Понятно, что все это только сюжет и дело не в нем, хотя и в нем тоже, в его нарастающей жестокости и безумии. Но главное — в самом тексте, построенном, как и прежде у Вырыпаева, по поэтическим законам взлетов, падений, инверсий и рефренов.

В тексте, вязком, плотном, полном диковатых метафор и мыслей, крутящихся тяжело, но неотвратимо, как каменные жернова.

В самой пьесе сразу написано: «исполнитель текста — женщина», и это правильно — иначе вынести весь этот рассказ было бы совсем тяжело. То, как герой из благодарности резал на куски приютившего его молодого попа Мишу, стараясь, чтобы тот все время был в сознании, то есть прошел мученичество и уже точно попал в рай. То, как герой, оглохший от удара ломом и уплывающий куда-то по ту сторону сознания, где душа «на ледовой арене выступает», шесть лет лежал в собственных экскрементах на койке тюремной «дурки» — прикованный, связанный и в наморднике. И то, как появилась в камере с тазом в руках его последняя любовь, похожая на Жанну М. из детства, женщину «со странными ногами».

И в этот момент начинается вторая половина пьесы. В рассказ вступает голос женщины, хоть его и произносит все та же актриса.

И Полина Агуреева, выйдя со сцены на минуту, возвращается уже в коротком открытом платье, чтобы мы видели сводящие с ума героя странные ноги санитарки Нели, в первый раз вышедшей на работу в дурдоме.

В пьесе есть ремарки — длинные и написанные по тем же законам, что и сам текст. Зритель их не слышит, и поэтому, по просьбе автора, эти ремарки отдельно опубликованы в программке: «Неля легла на плоскость и стала лежать неподвижно. Стала лежать. Что она стала делать? Лежать. Лежать на плоскости огромного стола, так как плоскость, на которой оба они находились, несколько минут назад превратилась в поверхность огромного стола, огромного стола, до края которого не добраться никому. ┘

Неля стала лежать на этом столе, как еда, приготовленная на ужин, лежит на столе еда, и никого это не удивляет┘».

Иван Вырыпаев и сам, хоть и очень ненадолго, появляется на сцене в этом спектакле — он говорит голосами трех сыновей героя, которые «работают в Архангельске дежурными» и едут теперь забрать отца к себе.
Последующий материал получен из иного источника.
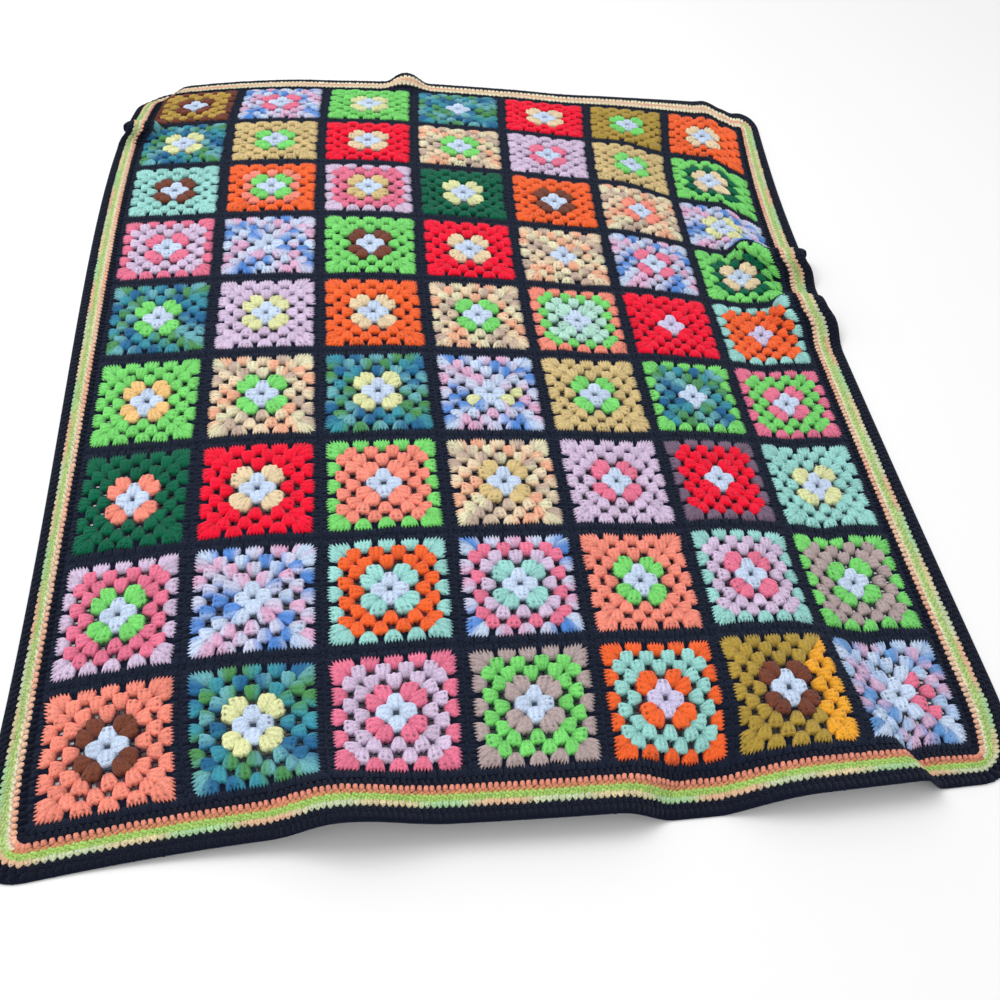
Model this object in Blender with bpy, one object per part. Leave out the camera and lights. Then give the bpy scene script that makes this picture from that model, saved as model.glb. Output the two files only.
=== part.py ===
"""Granny square blanket: 63 crocheted squares joined in navy-black, with a striped border.

The blanket lies loosely on a floor. It is one crocheted cloth of three pieces, worked one
round outside the other: the field of squares, the striped border and the dark outer border.
Every piece is first drawn flat, in cloth coordinates (u across, v along, from the middle of
the cloth), and then laid: a low swell, a few soft folds and the way the cloth has slid are
read from short tables, and the cloth keeps its own length over the swell and the folds.
Metres, +Z up, the floor at z = 0, the middle of the outline at the origin.
"""

from typing import NamedTuple

import bmesh
import bpy
import numpy as np

# ---- driving dimensions: the crocheted cloth, laid flat ----------------------------------
COLUMNS = 7                    # squares across
ROWS = 9                       # squares along
PITCH = 0.140                  # from one square to the next, with its dark joining round
THICKNESS = 0.004              # worsted yarn, worked in three-treble clusters
INNER_BLACK = 0.009            # dark round outside the outermost joining line
STRIPES = 0.016                # coral, lime and variegated rounds together
OUTER_BLACK = 0.015            # dark rounds at the rim
CORNER_RADIUS = 0.042          # of the blanket's outer corners
CORNER_STEPS = 4               # facets round a corner
PIECE_GAP = 0.0003             # between two rounds that are pieces of their own

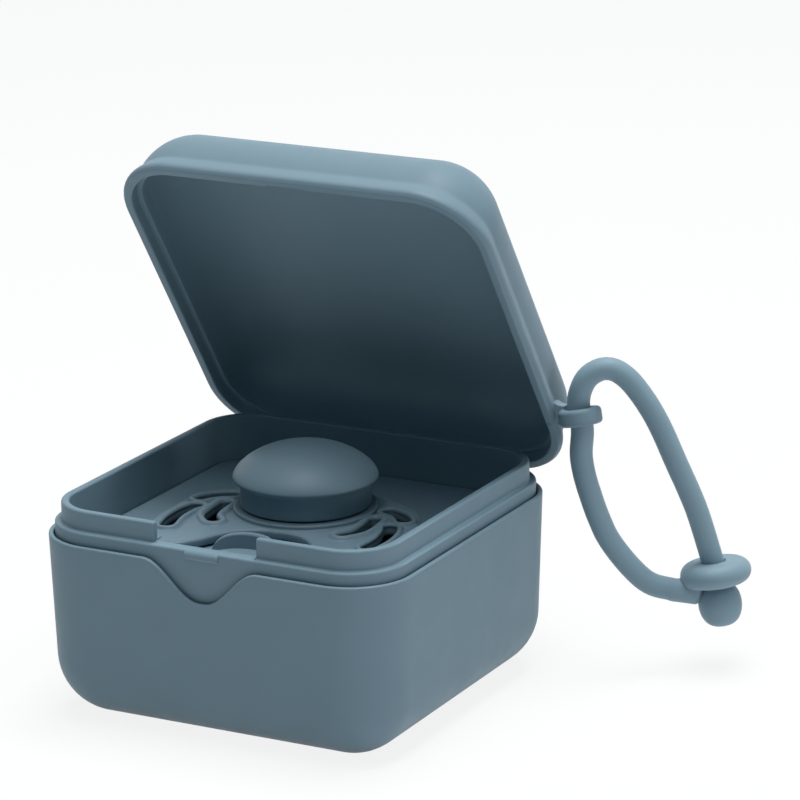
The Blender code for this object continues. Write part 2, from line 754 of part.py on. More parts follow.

За решеткой света, где по лучам поднимаются струйки сигаретного дыма, мы едва видим три ушанки трехглавого дежурного, талдычащего что-то про свое отличное дежурство, в то время как отец находит в камере свою настоящую любовь и завладевает рукой и сердцем любимой в таком буквальном смысле, что страшно себе представить.

Последняя ремарка такая: «Закончив исполнять текст, женщина уходит со сцены». А во время поклонов звучит очень веселая музыка, кажется, Баккары: “I can boogie / Boogie-woogie / All night long”.